:: TASK PROMPT ::
Only the lines between the line with "What OpenSCAD source" and the line with "of its box.", together with those two lines themselves, are to be copied exactly.

(Extracted records)
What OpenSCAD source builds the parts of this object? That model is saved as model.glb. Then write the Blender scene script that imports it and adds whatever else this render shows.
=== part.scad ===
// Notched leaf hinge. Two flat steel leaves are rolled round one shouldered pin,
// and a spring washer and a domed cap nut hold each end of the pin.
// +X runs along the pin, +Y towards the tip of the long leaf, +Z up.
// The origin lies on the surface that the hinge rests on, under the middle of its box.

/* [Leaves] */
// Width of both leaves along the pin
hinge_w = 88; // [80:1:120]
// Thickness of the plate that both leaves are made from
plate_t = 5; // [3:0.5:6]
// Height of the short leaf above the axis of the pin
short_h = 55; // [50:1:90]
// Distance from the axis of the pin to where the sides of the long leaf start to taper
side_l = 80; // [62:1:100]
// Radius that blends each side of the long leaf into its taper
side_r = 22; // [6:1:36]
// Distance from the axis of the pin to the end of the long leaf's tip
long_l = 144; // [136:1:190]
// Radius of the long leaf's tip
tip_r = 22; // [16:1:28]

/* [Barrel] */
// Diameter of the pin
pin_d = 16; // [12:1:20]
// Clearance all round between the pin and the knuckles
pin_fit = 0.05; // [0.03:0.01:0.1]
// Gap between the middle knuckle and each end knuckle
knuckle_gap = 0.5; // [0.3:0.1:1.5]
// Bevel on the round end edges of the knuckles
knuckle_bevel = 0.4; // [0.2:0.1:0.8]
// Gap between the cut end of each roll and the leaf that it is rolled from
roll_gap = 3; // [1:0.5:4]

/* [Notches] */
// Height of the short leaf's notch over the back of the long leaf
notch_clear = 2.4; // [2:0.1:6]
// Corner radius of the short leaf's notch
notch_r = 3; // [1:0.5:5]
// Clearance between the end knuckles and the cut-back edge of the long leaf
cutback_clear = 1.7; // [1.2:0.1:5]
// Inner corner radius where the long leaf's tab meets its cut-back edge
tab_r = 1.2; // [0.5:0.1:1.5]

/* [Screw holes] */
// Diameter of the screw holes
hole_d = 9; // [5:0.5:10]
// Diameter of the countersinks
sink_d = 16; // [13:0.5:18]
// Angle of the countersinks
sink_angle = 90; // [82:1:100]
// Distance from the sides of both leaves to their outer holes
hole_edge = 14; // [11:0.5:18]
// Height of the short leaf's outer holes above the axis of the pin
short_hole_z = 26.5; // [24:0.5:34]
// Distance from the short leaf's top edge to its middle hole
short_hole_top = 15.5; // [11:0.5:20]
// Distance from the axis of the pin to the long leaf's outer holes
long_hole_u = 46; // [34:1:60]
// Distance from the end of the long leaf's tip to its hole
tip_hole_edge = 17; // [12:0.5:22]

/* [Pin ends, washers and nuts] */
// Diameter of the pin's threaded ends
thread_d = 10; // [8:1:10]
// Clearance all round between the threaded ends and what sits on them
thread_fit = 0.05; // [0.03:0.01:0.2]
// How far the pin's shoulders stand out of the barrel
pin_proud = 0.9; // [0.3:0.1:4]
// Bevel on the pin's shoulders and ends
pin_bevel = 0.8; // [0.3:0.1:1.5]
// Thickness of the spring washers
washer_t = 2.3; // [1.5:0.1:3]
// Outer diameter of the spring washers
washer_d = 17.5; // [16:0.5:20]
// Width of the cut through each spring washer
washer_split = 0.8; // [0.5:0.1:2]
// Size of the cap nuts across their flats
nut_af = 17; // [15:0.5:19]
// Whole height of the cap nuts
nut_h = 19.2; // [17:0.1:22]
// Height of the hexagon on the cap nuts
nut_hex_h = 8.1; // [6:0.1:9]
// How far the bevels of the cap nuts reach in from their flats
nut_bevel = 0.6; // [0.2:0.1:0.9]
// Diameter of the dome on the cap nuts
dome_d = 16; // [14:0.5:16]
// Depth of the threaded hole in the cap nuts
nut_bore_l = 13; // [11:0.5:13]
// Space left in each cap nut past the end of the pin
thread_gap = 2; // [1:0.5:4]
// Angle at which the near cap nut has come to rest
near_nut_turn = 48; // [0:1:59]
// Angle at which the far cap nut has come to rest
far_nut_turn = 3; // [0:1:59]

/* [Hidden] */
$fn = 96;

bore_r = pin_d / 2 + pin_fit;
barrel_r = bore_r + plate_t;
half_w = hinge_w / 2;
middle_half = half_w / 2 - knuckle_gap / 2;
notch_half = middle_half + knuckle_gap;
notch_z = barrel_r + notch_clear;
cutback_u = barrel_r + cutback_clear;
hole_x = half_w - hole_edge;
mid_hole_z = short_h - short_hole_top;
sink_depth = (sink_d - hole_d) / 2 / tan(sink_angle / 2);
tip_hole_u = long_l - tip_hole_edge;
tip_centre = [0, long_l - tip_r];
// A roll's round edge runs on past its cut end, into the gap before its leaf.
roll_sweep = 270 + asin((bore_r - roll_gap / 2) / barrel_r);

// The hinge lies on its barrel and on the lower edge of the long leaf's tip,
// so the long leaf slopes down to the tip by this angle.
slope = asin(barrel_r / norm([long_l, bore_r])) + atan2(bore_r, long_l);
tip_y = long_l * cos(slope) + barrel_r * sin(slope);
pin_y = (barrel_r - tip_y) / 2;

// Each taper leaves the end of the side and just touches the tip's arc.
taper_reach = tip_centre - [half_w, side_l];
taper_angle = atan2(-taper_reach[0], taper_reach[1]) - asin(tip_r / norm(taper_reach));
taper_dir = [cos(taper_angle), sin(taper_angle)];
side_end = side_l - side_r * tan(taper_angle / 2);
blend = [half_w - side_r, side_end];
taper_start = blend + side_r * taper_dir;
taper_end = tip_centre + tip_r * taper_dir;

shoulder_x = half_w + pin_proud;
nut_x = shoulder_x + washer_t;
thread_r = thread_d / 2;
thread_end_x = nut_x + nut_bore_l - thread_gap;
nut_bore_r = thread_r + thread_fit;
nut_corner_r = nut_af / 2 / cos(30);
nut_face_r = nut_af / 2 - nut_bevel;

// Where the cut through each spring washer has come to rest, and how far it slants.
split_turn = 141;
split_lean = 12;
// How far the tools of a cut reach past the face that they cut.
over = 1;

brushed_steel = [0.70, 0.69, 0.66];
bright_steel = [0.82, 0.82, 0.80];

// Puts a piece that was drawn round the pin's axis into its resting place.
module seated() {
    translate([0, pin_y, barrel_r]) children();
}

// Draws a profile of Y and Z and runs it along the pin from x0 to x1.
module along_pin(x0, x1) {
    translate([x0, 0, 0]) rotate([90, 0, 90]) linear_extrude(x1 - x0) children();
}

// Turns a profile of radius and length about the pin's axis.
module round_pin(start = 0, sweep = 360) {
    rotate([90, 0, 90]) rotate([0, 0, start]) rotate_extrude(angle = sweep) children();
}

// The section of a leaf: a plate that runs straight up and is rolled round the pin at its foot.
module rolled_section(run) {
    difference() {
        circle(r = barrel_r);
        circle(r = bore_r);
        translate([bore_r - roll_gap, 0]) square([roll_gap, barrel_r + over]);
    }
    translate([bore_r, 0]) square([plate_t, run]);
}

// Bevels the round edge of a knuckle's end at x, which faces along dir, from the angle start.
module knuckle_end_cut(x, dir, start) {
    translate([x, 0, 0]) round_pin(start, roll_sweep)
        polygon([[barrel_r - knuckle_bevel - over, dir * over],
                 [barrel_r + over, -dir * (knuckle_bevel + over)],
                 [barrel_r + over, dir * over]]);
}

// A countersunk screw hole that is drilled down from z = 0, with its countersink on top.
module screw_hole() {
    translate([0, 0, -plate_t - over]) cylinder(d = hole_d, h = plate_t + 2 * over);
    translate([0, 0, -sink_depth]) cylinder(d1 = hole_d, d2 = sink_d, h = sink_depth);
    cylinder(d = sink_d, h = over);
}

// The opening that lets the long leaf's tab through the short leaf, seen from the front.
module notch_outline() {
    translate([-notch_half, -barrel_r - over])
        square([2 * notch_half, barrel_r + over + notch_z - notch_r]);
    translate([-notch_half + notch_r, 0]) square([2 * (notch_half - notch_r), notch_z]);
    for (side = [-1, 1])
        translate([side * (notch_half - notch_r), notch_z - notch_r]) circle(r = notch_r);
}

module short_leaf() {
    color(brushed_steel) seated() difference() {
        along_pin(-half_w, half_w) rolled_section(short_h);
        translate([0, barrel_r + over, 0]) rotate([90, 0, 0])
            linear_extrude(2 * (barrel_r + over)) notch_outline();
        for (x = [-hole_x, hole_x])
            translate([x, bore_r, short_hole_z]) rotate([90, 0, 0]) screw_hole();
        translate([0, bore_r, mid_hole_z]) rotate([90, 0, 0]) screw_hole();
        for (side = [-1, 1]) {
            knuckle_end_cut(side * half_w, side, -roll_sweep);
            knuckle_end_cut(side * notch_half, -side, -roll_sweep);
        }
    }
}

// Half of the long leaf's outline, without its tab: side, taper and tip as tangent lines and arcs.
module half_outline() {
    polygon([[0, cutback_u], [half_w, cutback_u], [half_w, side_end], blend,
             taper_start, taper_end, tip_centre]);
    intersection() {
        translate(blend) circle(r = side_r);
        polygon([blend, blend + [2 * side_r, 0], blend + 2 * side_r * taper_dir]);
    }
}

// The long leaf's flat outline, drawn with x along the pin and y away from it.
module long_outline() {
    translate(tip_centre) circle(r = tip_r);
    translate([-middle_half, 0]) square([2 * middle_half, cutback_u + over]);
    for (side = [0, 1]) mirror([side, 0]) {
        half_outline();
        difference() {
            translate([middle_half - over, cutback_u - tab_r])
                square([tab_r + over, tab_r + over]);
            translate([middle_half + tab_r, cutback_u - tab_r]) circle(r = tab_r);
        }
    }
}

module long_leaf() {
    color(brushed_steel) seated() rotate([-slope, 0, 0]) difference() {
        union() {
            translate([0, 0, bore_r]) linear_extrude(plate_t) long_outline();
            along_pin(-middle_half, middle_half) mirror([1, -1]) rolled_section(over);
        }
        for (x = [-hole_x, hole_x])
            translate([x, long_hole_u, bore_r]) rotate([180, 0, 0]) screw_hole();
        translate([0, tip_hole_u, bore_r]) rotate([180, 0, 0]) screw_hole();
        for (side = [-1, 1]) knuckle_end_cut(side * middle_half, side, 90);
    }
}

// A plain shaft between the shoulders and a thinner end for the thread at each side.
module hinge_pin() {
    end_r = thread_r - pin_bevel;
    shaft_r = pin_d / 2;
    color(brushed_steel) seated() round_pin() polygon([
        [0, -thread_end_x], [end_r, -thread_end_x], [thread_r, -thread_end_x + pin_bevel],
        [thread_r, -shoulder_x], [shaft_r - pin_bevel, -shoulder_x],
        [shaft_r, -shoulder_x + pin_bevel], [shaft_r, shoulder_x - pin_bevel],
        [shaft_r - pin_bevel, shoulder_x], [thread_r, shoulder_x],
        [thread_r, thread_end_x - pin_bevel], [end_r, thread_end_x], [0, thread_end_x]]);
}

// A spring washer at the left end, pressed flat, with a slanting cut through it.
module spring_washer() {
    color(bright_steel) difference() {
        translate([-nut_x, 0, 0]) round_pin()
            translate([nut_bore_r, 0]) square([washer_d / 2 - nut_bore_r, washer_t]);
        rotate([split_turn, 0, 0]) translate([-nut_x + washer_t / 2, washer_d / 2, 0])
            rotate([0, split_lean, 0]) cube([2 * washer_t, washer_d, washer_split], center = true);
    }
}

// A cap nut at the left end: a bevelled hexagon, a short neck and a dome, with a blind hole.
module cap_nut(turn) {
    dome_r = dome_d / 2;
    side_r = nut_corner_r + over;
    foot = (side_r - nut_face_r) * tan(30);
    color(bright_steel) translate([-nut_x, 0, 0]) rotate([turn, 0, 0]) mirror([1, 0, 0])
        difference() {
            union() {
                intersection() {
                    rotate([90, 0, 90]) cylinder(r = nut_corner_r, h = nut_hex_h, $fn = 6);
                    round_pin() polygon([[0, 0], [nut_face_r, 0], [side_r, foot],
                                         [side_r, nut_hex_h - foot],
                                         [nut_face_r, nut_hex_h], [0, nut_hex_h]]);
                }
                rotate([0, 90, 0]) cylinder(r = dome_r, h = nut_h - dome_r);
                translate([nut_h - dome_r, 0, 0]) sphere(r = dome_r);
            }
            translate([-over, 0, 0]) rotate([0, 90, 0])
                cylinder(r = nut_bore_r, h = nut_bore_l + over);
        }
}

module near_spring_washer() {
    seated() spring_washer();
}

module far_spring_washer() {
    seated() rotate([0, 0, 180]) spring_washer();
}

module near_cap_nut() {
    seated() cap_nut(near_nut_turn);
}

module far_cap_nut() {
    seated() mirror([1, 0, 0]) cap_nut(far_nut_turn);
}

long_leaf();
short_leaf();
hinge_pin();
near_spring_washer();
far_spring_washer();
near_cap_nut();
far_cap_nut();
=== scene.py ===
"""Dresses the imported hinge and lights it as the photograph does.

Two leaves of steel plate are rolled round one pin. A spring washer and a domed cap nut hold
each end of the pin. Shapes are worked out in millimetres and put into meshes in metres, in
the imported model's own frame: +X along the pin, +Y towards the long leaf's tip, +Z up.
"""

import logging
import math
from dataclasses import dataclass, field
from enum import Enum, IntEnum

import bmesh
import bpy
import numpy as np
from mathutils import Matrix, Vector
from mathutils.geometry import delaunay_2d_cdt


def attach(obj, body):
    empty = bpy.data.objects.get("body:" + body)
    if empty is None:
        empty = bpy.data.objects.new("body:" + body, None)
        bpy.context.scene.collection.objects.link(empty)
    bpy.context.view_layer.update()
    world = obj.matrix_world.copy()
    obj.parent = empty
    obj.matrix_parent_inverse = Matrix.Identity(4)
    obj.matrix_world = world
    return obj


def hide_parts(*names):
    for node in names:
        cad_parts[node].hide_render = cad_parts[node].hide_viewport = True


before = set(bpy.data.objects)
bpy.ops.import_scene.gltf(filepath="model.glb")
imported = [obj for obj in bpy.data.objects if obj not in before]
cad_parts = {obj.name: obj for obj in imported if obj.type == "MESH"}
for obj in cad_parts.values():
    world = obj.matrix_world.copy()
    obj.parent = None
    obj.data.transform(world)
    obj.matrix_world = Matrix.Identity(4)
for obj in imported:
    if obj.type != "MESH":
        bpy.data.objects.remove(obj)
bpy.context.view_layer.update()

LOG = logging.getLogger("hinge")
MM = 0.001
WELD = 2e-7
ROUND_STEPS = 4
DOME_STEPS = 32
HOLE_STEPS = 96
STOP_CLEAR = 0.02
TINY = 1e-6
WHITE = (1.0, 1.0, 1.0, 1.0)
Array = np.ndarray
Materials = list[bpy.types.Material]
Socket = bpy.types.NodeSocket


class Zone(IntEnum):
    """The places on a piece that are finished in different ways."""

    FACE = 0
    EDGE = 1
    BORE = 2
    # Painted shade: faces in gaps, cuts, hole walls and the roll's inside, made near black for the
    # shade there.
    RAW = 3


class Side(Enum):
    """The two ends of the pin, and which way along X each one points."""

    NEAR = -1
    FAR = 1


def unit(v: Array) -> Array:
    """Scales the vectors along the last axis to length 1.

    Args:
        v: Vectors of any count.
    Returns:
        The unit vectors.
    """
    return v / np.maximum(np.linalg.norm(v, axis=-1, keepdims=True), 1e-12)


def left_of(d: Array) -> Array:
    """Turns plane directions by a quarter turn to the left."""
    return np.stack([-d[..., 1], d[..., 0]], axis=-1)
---
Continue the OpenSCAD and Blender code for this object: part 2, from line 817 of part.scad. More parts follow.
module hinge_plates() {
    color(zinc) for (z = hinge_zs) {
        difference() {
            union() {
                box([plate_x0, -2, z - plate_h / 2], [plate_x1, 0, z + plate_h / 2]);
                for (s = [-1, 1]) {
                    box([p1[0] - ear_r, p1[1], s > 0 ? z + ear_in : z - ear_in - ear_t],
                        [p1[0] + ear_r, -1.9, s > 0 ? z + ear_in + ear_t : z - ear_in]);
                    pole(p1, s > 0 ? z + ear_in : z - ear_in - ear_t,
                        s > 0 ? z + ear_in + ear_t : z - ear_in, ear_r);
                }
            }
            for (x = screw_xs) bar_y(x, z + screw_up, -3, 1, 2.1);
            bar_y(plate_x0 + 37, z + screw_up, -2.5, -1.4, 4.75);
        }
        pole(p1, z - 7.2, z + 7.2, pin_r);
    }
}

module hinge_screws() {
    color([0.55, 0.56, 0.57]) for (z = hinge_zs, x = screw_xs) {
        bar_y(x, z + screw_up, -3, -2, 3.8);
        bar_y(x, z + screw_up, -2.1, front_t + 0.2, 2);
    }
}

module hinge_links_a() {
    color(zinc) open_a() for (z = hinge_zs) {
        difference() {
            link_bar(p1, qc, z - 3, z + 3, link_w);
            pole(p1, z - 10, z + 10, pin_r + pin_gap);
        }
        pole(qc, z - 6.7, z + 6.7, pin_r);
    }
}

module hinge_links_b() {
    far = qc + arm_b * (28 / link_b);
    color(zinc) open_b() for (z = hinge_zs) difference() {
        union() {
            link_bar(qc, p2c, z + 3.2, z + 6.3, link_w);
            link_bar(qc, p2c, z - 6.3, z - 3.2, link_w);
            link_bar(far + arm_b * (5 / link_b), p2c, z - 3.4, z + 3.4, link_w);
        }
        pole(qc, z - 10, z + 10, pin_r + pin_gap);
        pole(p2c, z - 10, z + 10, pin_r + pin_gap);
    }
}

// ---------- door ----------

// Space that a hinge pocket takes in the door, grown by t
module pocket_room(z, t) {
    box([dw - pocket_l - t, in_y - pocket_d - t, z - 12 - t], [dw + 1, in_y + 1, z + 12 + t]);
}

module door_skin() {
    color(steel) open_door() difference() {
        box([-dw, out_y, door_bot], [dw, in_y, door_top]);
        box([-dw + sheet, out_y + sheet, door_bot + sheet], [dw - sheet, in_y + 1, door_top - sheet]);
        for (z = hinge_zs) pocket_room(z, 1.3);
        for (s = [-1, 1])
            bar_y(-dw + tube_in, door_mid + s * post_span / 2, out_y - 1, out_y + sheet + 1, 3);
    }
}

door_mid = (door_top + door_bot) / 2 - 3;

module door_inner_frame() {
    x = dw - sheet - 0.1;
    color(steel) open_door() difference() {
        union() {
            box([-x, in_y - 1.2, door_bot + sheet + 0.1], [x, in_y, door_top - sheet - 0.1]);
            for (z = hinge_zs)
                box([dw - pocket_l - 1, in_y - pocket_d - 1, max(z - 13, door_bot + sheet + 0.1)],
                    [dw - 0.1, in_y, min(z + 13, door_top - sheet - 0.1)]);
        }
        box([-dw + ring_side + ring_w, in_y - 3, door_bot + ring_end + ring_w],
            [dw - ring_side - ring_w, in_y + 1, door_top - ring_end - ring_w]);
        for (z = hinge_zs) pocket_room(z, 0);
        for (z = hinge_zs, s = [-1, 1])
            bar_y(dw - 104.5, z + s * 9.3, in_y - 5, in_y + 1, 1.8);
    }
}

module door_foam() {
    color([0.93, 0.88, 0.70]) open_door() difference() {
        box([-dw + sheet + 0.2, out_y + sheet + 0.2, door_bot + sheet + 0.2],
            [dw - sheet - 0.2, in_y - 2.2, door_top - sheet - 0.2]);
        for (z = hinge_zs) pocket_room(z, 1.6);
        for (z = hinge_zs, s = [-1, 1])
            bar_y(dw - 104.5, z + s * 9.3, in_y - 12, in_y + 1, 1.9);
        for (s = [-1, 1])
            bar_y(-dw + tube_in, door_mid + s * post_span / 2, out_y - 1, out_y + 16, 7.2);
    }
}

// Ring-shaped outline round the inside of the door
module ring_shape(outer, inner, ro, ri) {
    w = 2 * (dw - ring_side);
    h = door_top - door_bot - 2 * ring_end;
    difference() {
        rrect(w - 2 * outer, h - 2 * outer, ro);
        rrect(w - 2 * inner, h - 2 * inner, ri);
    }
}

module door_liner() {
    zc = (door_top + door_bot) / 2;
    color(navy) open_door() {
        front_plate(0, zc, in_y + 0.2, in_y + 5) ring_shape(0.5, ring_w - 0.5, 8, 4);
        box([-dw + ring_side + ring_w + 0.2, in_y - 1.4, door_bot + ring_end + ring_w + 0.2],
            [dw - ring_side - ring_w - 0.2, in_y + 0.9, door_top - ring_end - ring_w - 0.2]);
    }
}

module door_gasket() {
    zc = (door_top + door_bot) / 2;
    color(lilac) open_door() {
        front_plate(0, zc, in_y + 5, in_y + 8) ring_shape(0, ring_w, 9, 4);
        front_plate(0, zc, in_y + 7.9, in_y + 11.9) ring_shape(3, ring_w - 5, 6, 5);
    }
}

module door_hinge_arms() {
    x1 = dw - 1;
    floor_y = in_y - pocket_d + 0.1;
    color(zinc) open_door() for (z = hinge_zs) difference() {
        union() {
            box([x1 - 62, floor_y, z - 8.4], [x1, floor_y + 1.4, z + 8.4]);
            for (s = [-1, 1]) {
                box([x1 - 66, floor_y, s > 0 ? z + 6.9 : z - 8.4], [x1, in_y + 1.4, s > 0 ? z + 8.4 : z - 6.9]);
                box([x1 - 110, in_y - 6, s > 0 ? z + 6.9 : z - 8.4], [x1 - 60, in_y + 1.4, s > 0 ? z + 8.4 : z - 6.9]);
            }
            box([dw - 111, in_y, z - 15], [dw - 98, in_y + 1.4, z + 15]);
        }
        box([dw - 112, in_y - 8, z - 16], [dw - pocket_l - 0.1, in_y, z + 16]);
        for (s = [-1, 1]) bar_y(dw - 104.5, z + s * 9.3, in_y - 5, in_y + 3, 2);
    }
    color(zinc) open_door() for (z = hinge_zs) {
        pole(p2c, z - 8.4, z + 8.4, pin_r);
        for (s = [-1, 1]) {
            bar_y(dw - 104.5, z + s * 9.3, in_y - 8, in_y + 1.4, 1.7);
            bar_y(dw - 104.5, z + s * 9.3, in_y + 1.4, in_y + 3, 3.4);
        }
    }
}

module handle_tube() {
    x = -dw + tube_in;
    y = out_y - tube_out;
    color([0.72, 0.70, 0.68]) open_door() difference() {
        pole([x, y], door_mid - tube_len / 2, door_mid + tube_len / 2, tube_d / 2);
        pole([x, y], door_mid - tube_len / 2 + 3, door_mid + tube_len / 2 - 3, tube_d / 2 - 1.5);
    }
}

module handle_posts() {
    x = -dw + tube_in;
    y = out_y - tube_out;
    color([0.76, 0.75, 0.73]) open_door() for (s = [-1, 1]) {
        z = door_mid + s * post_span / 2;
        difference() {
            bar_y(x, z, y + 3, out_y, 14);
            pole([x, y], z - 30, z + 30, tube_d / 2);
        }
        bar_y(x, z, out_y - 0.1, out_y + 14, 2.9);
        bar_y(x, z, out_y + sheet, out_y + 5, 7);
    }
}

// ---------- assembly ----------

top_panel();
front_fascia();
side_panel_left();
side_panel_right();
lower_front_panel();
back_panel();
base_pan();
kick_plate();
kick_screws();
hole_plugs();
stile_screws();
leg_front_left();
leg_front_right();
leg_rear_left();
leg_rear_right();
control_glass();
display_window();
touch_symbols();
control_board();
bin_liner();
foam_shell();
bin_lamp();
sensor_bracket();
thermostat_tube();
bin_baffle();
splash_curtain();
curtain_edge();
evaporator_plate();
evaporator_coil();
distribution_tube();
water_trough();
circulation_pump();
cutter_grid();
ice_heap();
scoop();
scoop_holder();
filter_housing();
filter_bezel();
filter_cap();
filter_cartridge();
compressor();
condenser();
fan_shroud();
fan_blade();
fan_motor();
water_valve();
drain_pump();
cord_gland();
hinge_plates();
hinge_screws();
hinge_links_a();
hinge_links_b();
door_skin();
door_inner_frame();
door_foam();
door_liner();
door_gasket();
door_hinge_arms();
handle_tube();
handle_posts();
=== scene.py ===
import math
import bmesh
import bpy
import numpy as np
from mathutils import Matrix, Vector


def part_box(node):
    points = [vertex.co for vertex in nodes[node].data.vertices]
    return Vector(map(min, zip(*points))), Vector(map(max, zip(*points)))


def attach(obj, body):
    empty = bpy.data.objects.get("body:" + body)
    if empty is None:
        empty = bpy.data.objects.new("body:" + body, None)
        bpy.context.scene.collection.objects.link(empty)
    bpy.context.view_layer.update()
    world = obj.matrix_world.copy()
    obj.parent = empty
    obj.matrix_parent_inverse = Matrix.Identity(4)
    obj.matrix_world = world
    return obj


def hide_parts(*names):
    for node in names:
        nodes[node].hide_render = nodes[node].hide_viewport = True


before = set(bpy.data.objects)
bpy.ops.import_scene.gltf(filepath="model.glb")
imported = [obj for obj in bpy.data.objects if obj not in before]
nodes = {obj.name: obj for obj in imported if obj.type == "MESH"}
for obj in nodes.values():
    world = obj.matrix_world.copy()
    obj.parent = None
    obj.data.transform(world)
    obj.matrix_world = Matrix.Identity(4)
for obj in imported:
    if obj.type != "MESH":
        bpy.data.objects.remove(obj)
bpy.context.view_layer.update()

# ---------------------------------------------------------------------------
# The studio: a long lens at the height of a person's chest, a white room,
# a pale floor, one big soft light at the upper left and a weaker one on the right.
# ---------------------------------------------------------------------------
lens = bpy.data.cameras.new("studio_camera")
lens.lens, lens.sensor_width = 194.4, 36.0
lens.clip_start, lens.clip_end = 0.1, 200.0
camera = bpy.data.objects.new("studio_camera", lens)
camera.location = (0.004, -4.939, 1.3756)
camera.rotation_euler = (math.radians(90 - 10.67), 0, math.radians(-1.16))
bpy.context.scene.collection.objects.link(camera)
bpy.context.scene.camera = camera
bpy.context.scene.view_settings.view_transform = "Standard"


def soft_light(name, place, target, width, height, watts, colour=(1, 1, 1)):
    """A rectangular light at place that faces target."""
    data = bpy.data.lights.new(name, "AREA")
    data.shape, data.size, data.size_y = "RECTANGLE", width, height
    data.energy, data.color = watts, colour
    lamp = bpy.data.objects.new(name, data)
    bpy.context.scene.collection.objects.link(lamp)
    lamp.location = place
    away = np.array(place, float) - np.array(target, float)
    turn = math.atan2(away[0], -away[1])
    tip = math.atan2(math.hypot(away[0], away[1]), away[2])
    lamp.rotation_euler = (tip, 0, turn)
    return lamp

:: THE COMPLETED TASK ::
What OpenSCAD source builds the parts of this object? That model is saved as model.glb. Then write the Blender scene script that imports it and adds whatever else this render shows.
=== part.scad ===
// Notched leaf hinge. Two flat steel leaves are rolled round one shouldered pin,
// and a spring washer and a domed cap nut hold each end of the pin.
// +X runs along the pin, +Y towards the tip of the long leaf, +Z up.
// The origin lies on the surface that the hinge rests on, under the middle of its box.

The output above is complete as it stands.